• [Input rows]:
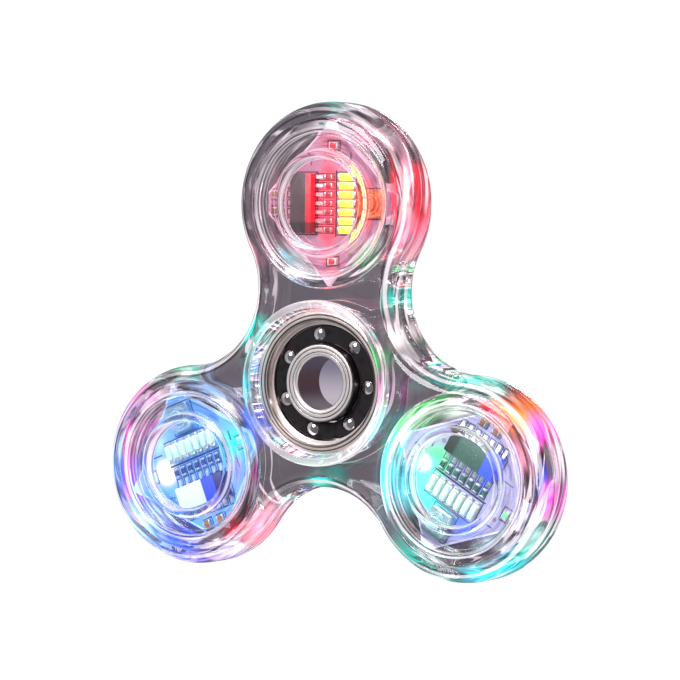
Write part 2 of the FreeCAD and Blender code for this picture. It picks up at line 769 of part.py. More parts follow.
def back_cover(doc, sizes, heights, lobe):
    """Clear cover that closes the pocket, holds the cells and carries the board."""
    rim = sizes.pocket_radius - sizes.cover_gap
    inside, board = heights.cover_inside, heights.board_under
    fence_out = sizes.fence_radius + sizes.fence_wall
    fence_top = inside + sizes.fence_height
    body = turned_body(doc, f"back_cover_{lobe}", [
        (0, heights.cover_outside),
        (rim, heights.cover_outside),
        (rim, board),
        (rim - sizes.cover_wall, board),
        (rim - sizes.cover_wall, inside),
        (fence_out, inside),
        (fence_out, fence_top),
        (sizes.fence_radius, fence_top),
        (sizes.fence_radius, inside),
        (0, inside),
    ])
    place_in_lobe(body, sizes, lobe)


MODULE_PIECES = [
    lens_cap,
    circuit_board,
    controller_chip,
    chip_leads,
    resistor_row,
    lamp_row,
    corner_lamps,
    capacitor_pair,
    mode_switch,
    switch_plunger,
    contact_plate,
    button_cells,
    back_cover,
]


# ---- checks and files ----

def check_document(doc):
    """Stop if any object failed to rebuild."""
    for item in doc.Objects:
        if "Invalid" in item.State or "Error" in item.State:
            raise RuntimeError(f"{item.Name} did not rebuild: {item.State}")


def node_objects(doc):
    """The pieces of the spinner: every body, and the balls."""
    kinds = ("PartDesign::Body", "Part::Sphere")
    return [item for item in doc.Objects if item.TypeId in kinds]


def write_parts(doc):
    """Check each piece's solid and write it to parts/ under its label."""
    pieces = node_objects(doc)
    for piece in pieces:
        shape = piece.Shape
        if shape.isNull() or not shape.isValid() or not shape.Solids:
            raise RuntimeError(f"{piece.Label} has no valid solid")
    os.makedirs("parts", exist_ok=True)
    for piece in pieces:
        piece.Shape.exportStep(f"parts/{piece.Label}.step")
    print(len(pieces), "pieces written")


def main():
    doc = FreeCAD.newDocument("LightUpSpinner")
    sizes = make_sheet(doc)
    add_pocket_sizes(sizes)
    add_waist_sizes(sizes)
    heights = stack_heights(sizes)
    inner_race(doc, sizes)
    outer_race(doc, sizes)
    balls(doc, sizes)
    ball_cage(doc, sizes)
    spinner_body(doc, sizes, heights)
    for lobe in LOBE_ANGLES:
        for make_piece in MODULE_PIECES:
            make_piece(doc, sizes, heights, lobe)
    doc.recompute()
    check_document(doc)
    write_parts(doc)


main()
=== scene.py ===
# %% [markdown]
# # A light-up hand spinner
# The spinner lies on its hub ring on a pale table. One lobe points along +Y, and its front
# faces up (+Z). All lengths are in metres, with the origin at the centre of the bearing.
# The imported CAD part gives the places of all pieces. Each cell adds one group of visible
# pieces, and each piece rides on the CAD body that it moves with.

import math

import bmesh
import bpy
import numpy as np
from mathutils import Matrix, Vector
from mathutils.geometry import delaunay_2d_cdt


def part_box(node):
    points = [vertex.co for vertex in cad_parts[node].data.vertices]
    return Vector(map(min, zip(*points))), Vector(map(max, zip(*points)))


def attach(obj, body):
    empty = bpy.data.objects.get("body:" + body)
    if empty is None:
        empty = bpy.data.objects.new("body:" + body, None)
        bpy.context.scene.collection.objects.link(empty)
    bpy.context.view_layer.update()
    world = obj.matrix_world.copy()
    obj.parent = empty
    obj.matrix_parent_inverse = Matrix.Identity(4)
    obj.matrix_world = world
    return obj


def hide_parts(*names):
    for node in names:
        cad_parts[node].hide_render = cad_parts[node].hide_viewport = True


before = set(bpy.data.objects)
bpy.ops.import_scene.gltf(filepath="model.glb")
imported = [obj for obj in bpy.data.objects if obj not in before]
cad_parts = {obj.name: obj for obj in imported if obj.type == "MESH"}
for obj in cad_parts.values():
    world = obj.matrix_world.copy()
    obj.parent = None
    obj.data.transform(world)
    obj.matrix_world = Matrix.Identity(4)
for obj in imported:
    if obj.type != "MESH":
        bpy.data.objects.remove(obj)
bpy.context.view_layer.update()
print(len(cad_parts), "CAD nodes")

# %% [markdown]
# ## Sizes
# The real spinner is one moulding with three equal lobes 120 degrees apart. Each lobe holds a
# light module that is turned by its own angle. The sizes could be read off the CAD meshes, but
# a few named ones keep the formulas below short. Millimetre sizes are written with MM.
#
# Neighbouring lobes are joined by a hollow arc that touches both. Its centre stands halfway
# between them, and the two arcs meet on the line between their centres.

# %% Sizes
MM = 0.001
ARM = 27.5 * MM
LOBES = {"top": (90, 0), "left": (210, 112), "right": (330, 240)}
DECK, BACK = 4.1 * MM, -4.75 * MM
FRONT_ROUND, BACK_ROUND = 3.4 * MM, 2.2 * MM
HUB_R, HUB_END = 12.7 * MM, 5.65 * MM
POCKET_R, LIP_R, LIP_UNDER = 13.15 * MM, 11.4 * MM, 2.6 * MM
LOBE_R, WAIST_R = 15.6 * MM, 12.5 * MM
HALF_STEP = math.pi / len(LOBES)
WAIST_REACH = ARM * math.cos(HALF_STEP) + math.sqrt(
    (LOBE_R + WAIST_R) ** 2 - (ARM * math.sin(HALF_STEP)) ** 2)
MEET_SHARE = LOBE_R / (LOBE_R + WAIST_R)
MEET_R = math.hypot(MEET_SHARE * WAIST_REACH * math.sin(HALF_STEP),
                    (1 - MEET_SHARE) * ARM + MEET_SHARE * WAIST_REACH * math.cos(HALF_STEP))


def lobe_centre(lobe):
    """Centre of a lobe: x = ARM cos a, y = ARM sin a, for the lobe's angle a."""
    angle = math.radians(LOBES[lobe][0])
    return np.array([ARM * math.cos(angle), ARM * math.sin(angle)])


def into_lobe(points, lobe):
    """Turn points by the module's angle t and move them to the lobe:
    x' = x cos t - y sin t + cx,  y' = x sin t + y cos t + cy,  z' = z."""
    turn = math.radians(LOBES[lobe][1])
    cx, cy = lobe_centre(lobe)
    x, y, z = points.T
    return np.stack([x * np.cos(turn) - y * np.sin(turn) + cx,
                     x * np.sin(turn) + y * np.cos(turn) + cy, z], axis=1)


print("lobes at", {lobe: (lobe_centre(lobe) / MM).round(2).tolist() for lobe in LOBES})
print("arcs meet", round(MEET_R / MM, 2), "mm from the hub's axis")

# %% [markdown]
# ## Joining surfaces into pieces
# Each visible piece of the real object is a moulding, a turned part or a small block. Blender's
# modifiers could build them, but here every surface is a formula on a grid of points: it is
# exact, quick, and the same each time. A surface is a list of points and a list of faces.
# Surfaces are joined, and points that coincide are welded, so each piece is one closed mesh.

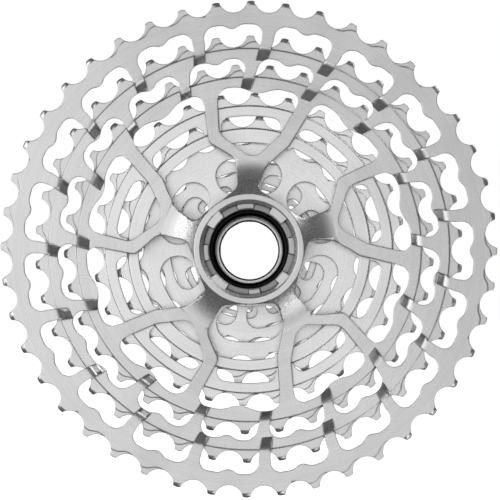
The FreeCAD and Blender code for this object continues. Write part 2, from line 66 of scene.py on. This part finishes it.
# Patches of tone, blasted specks and drift of the turning marks along the axis, in cells per metre
PATCH_SCALE = 45.0
SPECK_SCALE = 2100.0
MARKS_DRIFT = 400.0
# Coarse turning marks, per millimetre of radius
WIDE_MARKS = 1.3
# The stretch of each noise that is spread over its tones, and the tones that multiply the colour
TONE_CONTRAST = (0.35, 0.65)
GRAIN_CONTRAST = (0.3, 0.7)
GRAIN_TONES = (0.90, 1.10)
WIDE_TONES = (0.965, 1.035)
SPECK_CONTRAST = (0.38, 0.62)
SPECK_TONES = (0.74, 1.26)
GLOSS_CONTRAST = (0.7, 1.3)

# Painted shade in crevices: how close another surface must be to darken one, and the openness at which
# that starts and ends
CREVICE_REACH = 0.8 * MM
CREVICE_SHUT = 0.42
CREVICE_OPEN = 0.8

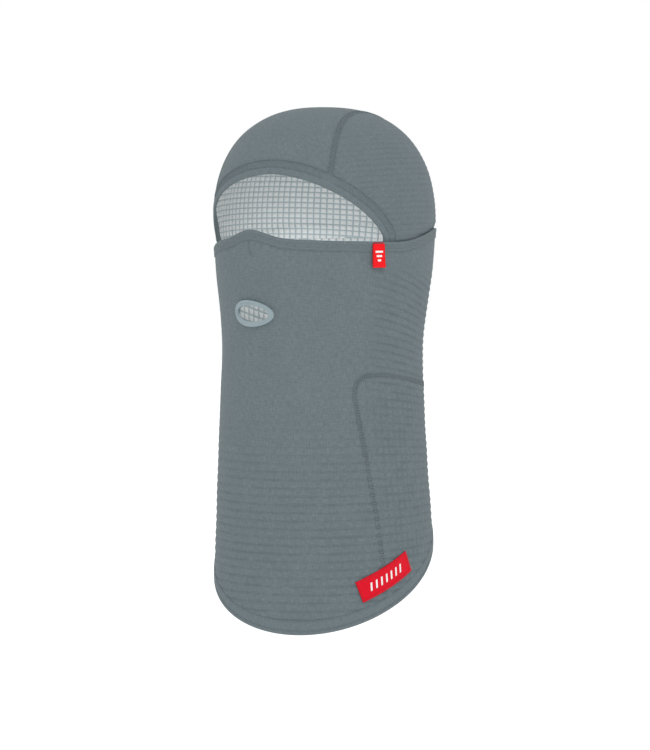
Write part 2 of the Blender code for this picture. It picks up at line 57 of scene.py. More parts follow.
# The worn surface: height, half width, depth to the front, depth to the back (mm).
STATIONS = (
    (-330, 87.5, 100.5, 98.5),
    (-240, 84, 98, 96.5),
    (-181, 81, 97.5, 90),
    (-122, 79, 95, 85),
    (-83, 79, 92, 83),
    (-63, 80, 93, 87),
    (-24, 83, 98, 97.5),
    (10, 84, 101, 103),
)
DOME_BASE = 10 * MM
DOME_HEIGHT = 99.0 * MM
DOME_ROUNDNESS = 2.45
SIDE_AXIS = np.array([-60 * MM, 0, DOME_BASE])  # the side panels' wales all lean towards this
MUZZLE = 3.5 * MM
MUZZLE_HALF_ANGLE = 24
MUZZLE_LEVEL = -45 * MM
MUZZLE_HALF_HEIGHT = 50 * MM

# Outlines. Names shared with the part have its values, but for HOOD_BLEND: here the hood swells
# out of the band sooner. The ring's rim is also narrower here on the wearer's right.
NOSE_RISE = 7.3 * MM
NOSE_AT = 2
NOSE_HALF_ANGLE = 13
CHEEK_LEVEL = 2.5 * MM
BACK_RISE = 10.5 * MM
CHEEK_SAG = 6 * MM
CHEEK_SAG_AT = -50
BAND_HEIGHT = 8 * MM
ARCH_RISE = 53.5 * MM
ARCH_MIDDLE = 12
ARCH_LEFT_END = 74
ARCH_RIGHT_END = -57
FACE_HEM = 11.5 * MM
FACE_STITCH = (5.5 * MM, 13 * MM)
TUCK = 9 * MM
HOOD_INSET = 1.8 * MM
HOOD_BLEND = 6 * MM
SEAM_AT_BROW = 56 * MM
SEAM_AT_TOP = 31 * MM
SEAM_AT_NAPE = 13 * MM
SEAM_WIDTH = 6 * MM
NECK_TOP = -106.5 * MM
NECK_TOP_SINK = 12.5 * MM
SEAM_SIDE_TOP = 58
SEAM_SIDE_BOTTOM = 74
SEAM_LEAN_FROM = -121 * MM
SEAM_LEAN_OVER = 190 * MM
SEAM_CORNER = 13 * MM
NECK_SEAM_WIDTH = 4.6 * MM
HEM_LEVEL = -260.7 * MM
HEM_DROP = 50.5 * MM
HEM_LOWEST_AT = 27
HEM_HEIGHT = 11 * MM
HOLE_LEVEL = -56.8 * MM
HOLE_HALF = (15.2 * MM, 6.5 * MM)
HOLE_TAPER = 0.08
HOLE_TILT = 0.6 * MM
RING_WIDTH = 4.2 * MM
RING_NARROW, RING_BROAD = 0.35, 1.2
HOLE_SHOWN = 0.3  # how far under the ring's rim the cloth is cut back, as a share of its width
TAG_ANGLE = 69.6
TAG_WIDTH = 11 * MM
TAG_LENGTH = 19 * MM
TAG_TOP = 1.6 * MM
LABEL_ANGLE = 73.5
LABEL_LEVEL = -267.5 * MM
LABEL_SIZE = (56 * MM, 17.8 * MM)
LABEL_TILT = 22.5

# The grid fleece: wales run up, courses run round, and each cell is a fleece square inside.
# The mask is stretched more than the hood, so its cells are bigger.
WALES_ROUND = 90
WALE = 360 / WALES_ROUND
COURSE = 6.5 * MM
HOOD_WALE = 5.8 * MM
HOOD_COURSE = 4.5 * MM
CLOTH = 0.85 * MM
TUBE_CELL = (0, 0.16, 0.84)
HOOD_CELL = (0, 0.16, 0.5, 0.84)
SQUARE_HEIGHT = 0.6 * MM
CHANNEL = 0.11
WALE_LEAN = 37
OVERLAP = 1.2 * MM
DROOP = 34 * MM
NAPE_TOP = 52 * MM

# --- The worn surface ---


def ease(x):
    """0 below 0, 1 above 1 and smooth between."""
    x = np.clip(x, 0, 1)
    return x * x * (3 - 2 * x)


def bell(x):
    return np.exp(-np.square(x))


def side_angle(angle):
    """The angle from the nose, the same on both sides."""
    return np.abs((np.asarray(angle, float) + 180) % 360 - 180)


def radii(height):
    """Half width, front depth and back depth at a height, smooth through STATIONS."""
    table = np.array(STATIONS, float) * MM
    levels = table[:, 0]
    height = np.clip(np.minimum(height, DOME_BASE), levels[0], levels[-1])
    i = np.clip(np.searchsorted(levels, height) - 1, 0, len(levels) - 2)
    span = levels[i + 1] - levels[i]
    k = (height - levels[i]) / span
    found = []
    for column in table[:, 1:].T:
        slope = np.gradient(column, levels)
        rise = column[i + 1] - column[i]
        bend = (1 - k) * (slope[i] * span - rise) + k * (rise - slope[i + 1] * span)
        found.append(column[i] + k * rise + k * (1 - k) * bend)
    return found


def dome_share(flat):
    """The dome's rise, as a share of its height, at a share of its width."""
    return (1 - np.minimum(flat, 1) ** DOME_ROUNDNESS) ** (1 / DOME_ROUNDNESS)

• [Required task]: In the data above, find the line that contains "imported = [obj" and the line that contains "obj.data.transform(world)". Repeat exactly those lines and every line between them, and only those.

• [Exercise output]:
imported = [obj for obj in bpy.data.objects if obj not in before]
cad_parts = {obj.name: obj for obj in imported if obj.type == "MESH"}
for obj in cad_parts.values():
    world = obj.matrix_world.copy()
    obj.parent = None
    obj.data.transform(world)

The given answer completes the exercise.